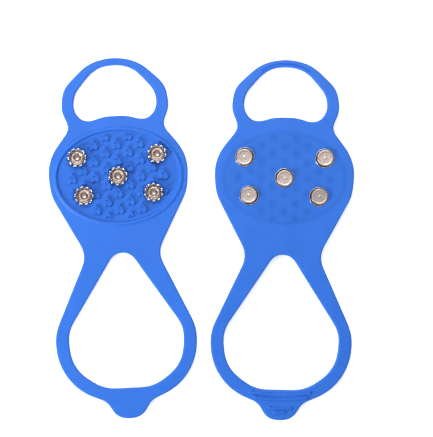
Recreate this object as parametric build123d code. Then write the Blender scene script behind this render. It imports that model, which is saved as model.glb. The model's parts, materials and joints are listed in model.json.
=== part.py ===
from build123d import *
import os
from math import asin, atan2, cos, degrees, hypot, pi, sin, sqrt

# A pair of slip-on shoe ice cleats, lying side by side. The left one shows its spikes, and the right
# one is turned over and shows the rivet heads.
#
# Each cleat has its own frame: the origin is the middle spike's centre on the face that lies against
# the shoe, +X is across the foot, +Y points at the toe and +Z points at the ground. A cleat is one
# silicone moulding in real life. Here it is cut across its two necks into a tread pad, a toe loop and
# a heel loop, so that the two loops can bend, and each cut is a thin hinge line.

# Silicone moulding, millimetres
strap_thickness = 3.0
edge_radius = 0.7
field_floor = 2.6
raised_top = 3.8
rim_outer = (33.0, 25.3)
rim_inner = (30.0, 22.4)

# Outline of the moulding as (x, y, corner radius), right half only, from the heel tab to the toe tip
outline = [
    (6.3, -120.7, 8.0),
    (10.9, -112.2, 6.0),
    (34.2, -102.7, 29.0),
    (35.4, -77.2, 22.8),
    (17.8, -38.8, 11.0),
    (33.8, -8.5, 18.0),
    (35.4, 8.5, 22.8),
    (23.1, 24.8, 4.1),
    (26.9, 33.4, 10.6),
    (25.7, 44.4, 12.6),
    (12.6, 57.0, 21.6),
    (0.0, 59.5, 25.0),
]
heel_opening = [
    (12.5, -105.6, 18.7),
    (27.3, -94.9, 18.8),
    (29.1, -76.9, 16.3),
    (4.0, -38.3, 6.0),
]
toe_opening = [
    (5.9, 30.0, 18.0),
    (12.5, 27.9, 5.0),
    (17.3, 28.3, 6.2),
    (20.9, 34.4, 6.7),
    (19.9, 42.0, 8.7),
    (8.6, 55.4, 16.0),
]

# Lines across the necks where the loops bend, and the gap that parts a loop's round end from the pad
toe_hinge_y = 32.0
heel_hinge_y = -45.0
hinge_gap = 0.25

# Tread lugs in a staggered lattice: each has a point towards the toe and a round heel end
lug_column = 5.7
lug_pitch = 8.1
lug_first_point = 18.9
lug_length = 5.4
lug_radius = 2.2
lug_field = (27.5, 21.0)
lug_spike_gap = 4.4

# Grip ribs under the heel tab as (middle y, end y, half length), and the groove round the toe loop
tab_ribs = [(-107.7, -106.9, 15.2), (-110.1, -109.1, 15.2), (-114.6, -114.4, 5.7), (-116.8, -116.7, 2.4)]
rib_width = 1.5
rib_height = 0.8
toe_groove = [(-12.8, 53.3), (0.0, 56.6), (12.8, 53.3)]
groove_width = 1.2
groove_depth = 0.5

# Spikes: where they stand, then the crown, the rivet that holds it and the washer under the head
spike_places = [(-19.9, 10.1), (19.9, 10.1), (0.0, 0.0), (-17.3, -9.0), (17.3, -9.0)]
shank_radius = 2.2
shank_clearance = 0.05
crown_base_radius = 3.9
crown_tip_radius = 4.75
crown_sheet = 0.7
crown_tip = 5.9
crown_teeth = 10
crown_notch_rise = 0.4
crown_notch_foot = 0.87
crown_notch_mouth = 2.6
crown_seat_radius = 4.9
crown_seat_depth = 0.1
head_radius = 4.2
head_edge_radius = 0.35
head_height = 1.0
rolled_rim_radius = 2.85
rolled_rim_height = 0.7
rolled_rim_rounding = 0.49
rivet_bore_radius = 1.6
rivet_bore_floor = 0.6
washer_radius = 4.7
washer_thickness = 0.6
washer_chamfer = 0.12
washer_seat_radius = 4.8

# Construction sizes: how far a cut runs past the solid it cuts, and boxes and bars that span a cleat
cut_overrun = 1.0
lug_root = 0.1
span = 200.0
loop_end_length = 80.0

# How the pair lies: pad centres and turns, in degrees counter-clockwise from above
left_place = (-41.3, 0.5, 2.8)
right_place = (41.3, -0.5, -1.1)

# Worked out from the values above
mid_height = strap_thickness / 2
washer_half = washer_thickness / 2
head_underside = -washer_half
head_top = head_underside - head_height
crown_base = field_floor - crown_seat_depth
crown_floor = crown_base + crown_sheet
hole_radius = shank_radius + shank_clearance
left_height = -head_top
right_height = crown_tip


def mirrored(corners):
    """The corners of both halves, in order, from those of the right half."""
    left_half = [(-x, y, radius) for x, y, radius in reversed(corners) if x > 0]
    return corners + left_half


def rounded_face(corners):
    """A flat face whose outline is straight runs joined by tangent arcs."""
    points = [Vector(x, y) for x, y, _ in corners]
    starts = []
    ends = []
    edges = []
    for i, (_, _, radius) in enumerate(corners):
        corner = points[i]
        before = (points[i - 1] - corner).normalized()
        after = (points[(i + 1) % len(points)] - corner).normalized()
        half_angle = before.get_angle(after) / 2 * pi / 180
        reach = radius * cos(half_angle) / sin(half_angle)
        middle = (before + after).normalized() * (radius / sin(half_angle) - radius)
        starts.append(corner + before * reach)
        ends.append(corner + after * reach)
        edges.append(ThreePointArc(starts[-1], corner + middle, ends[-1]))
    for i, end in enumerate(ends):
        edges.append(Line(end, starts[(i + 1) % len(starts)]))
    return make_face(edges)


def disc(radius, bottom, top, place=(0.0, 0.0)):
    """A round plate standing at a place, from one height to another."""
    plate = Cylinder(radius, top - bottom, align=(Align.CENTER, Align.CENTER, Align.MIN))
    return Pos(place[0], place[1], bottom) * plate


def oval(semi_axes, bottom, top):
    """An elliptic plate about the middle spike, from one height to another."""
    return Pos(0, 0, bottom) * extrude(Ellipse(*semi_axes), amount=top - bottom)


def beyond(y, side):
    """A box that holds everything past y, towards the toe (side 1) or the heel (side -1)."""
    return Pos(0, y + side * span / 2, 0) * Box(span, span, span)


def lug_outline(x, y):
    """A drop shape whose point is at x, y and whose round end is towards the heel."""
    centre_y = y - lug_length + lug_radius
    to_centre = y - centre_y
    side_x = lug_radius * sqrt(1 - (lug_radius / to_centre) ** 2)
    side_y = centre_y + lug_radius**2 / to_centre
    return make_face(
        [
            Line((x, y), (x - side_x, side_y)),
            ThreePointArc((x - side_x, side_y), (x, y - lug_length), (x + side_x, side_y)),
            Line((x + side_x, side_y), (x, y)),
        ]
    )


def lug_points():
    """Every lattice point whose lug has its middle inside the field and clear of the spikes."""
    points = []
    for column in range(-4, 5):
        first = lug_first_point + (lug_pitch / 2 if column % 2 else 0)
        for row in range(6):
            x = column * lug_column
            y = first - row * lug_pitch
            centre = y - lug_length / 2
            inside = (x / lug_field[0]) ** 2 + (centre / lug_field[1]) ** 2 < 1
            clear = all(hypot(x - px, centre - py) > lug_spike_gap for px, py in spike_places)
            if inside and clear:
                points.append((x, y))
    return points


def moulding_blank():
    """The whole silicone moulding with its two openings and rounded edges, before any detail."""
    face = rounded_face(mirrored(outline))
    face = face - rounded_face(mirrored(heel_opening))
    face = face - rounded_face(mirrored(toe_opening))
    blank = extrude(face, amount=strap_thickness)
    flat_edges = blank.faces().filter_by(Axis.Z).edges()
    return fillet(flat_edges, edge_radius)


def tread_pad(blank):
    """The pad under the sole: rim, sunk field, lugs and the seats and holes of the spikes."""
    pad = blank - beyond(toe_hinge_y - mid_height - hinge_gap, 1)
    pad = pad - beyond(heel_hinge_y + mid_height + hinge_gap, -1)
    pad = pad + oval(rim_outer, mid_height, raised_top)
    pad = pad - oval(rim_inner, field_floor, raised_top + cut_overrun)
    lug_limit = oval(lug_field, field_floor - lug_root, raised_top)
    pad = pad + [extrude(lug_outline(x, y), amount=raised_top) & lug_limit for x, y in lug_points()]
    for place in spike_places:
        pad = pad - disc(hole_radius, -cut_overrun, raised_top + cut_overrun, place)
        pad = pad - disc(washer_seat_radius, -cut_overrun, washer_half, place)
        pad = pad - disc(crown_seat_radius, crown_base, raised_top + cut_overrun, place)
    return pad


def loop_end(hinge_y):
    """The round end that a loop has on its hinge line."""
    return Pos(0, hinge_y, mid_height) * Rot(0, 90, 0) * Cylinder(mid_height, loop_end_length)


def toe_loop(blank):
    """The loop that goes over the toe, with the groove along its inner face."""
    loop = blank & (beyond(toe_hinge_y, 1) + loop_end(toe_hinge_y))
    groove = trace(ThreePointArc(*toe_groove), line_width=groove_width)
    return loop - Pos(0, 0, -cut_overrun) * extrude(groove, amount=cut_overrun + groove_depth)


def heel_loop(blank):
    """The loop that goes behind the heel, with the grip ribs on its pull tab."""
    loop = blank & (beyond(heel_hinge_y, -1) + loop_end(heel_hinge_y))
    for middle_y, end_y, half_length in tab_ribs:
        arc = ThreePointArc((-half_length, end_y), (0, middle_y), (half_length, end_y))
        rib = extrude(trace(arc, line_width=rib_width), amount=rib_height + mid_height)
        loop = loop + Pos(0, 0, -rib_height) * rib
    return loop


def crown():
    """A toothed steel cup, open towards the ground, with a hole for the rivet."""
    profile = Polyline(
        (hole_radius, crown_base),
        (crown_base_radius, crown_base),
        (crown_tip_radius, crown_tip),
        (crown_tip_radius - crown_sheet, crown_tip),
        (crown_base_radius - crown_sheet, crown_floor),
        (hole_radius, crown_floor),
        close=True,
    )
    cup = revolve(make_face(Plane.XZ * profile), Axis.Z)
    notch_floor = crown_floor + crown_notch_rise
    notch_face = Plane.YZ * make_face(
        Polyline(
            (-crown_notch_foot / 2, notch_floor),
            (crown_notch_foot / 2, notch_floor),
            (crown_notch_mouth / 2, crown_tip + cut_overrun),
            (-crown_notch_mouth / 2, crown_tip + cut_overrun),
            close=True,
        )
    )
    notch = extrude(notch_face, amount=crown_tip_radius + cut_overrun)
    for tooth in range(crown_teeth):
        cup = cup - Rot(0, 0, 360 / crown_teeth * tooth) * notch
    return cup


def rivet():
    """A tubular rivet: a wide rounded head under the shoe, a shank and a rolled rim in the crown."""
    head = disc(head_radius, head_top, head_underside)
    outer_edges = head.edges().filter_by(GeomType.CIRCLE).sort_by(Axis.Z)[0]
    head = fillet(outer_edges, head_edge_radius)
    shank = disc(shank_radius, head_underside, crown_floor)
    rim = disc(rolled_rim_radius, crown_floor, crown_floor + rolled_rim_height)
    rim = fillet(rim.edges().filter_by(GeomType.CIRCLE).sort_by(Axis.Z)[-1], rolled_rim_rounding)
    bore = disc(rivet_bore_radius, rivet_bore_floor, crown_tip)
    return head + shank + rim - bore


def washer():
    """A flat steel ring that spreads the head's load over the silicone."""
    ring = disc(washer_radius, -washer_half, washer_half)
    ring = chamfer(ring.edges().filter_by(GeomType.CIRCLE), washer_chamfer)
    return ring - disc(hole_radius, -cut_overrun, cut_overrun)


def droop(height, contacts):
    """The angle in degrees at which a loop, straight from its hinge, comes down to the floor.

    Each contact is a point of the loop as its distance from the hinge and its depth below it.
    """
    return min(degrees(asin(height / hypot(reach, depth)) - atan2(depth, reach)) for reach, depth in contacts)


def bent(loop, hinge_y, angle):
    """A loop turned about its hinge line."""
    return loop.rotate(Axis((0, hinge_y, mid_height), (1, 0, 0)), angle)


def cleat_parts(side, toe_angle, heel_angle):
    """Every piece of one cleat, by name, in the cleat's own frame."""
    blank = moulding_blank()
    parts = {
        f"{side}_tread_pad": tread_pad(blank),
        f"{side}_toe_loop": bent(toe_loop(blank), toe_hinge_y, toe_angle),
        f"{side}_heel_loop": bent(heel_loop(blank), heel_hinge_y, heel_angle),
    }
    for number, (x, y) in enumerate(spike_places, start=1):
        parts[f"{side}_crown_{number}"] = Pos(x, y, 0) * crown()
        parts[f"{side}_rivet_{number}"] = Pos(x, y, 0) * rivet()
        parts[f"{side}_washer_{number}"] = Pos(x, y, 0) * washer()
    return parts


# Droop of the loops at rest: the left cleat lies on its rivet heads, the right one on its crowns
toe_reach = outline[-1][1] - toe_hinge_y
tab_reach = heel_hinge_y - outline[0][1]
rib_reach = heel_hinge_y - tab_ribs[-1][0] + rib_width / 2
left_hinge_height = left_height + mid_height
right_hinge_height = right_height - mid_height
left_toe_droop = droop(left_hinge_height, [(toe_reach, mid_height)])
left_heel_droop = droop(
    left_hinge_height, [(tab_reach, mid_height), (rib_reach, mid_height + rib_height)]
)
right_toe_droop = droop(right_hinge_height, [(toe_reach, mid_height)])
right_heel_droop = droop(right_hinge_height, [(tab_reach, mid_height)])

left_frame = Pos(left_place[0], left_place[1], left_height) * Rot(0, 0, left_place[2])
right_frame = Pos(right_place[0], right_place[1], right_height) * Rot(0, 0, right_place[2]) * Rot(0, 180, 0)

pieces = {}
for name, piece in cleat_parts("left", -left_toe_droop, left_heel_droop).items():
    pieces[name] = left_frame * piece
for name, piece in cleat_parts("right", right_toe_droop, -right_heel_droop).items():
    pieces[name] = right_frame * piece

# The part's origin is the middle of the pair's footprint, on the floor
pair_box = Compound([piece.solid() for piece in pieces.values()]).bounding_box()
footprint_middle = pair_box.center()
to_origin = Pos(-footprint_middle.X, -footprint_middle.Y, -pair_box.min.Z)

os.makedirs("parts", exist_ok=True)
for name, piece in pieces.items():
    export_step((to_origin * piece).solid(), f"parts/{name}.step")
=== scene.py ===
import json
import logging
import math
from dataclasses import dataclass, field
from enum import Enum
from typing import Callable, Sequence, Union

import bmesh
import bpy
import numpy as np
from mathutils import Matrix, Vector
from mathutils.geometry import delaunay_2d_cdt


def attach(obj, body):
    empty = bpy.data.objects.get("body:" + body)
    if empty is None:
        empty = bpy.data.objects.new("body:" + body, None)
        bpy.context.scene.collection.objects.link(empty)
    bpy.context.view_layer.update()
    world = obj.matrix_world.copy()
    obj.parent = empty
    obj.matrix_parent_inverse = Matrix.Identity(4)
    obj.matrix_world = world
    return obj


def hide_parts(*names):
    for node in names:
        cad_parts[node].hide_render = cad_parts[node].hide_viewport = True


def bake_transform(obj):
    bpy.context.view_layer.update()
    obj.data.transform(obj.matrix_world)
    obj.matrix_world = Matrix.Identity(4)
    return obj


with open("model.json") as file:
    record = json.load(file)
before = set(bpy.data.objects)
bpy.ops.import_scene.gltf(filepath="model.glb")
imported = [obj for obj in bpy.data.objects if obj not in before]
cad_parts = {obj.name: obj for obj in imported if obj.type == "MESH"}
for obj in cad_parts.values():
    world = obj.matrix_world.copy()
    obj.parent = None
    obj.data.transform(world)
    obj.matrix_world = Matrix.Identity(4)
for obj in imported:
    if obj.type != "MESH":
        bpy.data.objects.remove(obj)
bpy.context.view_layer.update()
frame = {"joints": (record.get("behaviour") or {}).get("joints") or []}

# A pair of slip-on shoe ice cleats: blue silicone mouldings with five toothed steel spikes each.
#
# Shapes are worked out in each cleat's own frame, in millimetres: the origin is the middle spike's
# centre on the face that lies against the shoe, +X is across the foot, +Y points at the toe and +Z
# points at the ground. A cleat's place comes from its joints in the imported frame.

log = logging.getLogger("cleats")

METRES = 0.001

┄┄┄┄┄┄

Give again the run of lines that opens at the line with "left_frame = Pos(left_place[0], left_place[1], left_height)" and closes at the line with "imported = [obj", exactly, and only that run.

left_frame = Pos(left_place[0], left_place[1], left_height) * Rot(0, 0, left_place[2])
right_frame = Pos(right_place[0], right_place[1], right_height) * Rot(0, 0, right_place[2]) * Rot(0, 180, 0)

pieces = {}
for name, piece in cleat_parts("left", -left_toe_droop, left_heel_droop).items():
    pieces[name] = left_frame * piece
for name, piece in cleat_parts("right", right_toe_droop, -right_heel_droop).items():
    pieces[name] = right_frame * piece

# The part's origin is the middle of the pair's footprint, on the floor
pair_box = Compound([piece.solid() for piece in pieces.values()]).bounding_box()
footprint_middle = pair_box.center()
to_origin = Pos(-footprint_middle.X, -footprint_middle.Y, -pair_box.min.Z)

os.makedirs("parts", exist_ok=True)
for name, piece in pieces.items():
    export_step((to_origin * piece).solid(), f"parts/{name}.step")
=== scene.py ===
import json
import logging
import math
from dataclasses import dataclass, field
from enum import Enum
from typing import Callable, Sequence, Union

import bmesh
import bpy
import numpy as np
from mathutils import Matrix, Vector
from mathutils.geometry import delaunay_2d_cdt


def attach(obj, body):
    empty = bpy.data.objects.get("body:" + body)
    if empty is None:
        empty = bpy.data.objects.new("body:" + body, None)
        bpy.context.scene.collection.objects.link(empty)
    bpy.context.view_layer.update()
    world = obj.matrix_world.copy()
    obj.parent = empty
    obj.matrix_parent_inverse = Matrix.Identity(4)
    obj.matrix_world = world
    return obj


def hide_parts(*names):
    for node in names:
        cad_parts[node].hide_render = cad_parts[node].hide_viewport = True


def bake_transform(obj):
    bpy.context.view_layer.update()
    obj.data.transform(obj.matrix_world)
    obj.matrix_world = Matrix.Identity(4)
    return obj


with open("model.json") as file:
    record = json.load(file)
before = set(bpy.data.objects)
bpy.ops.import_scene.gltf(filepath="model.glb")
imported = [obj for obj in bpy.data.objects if obj not in before]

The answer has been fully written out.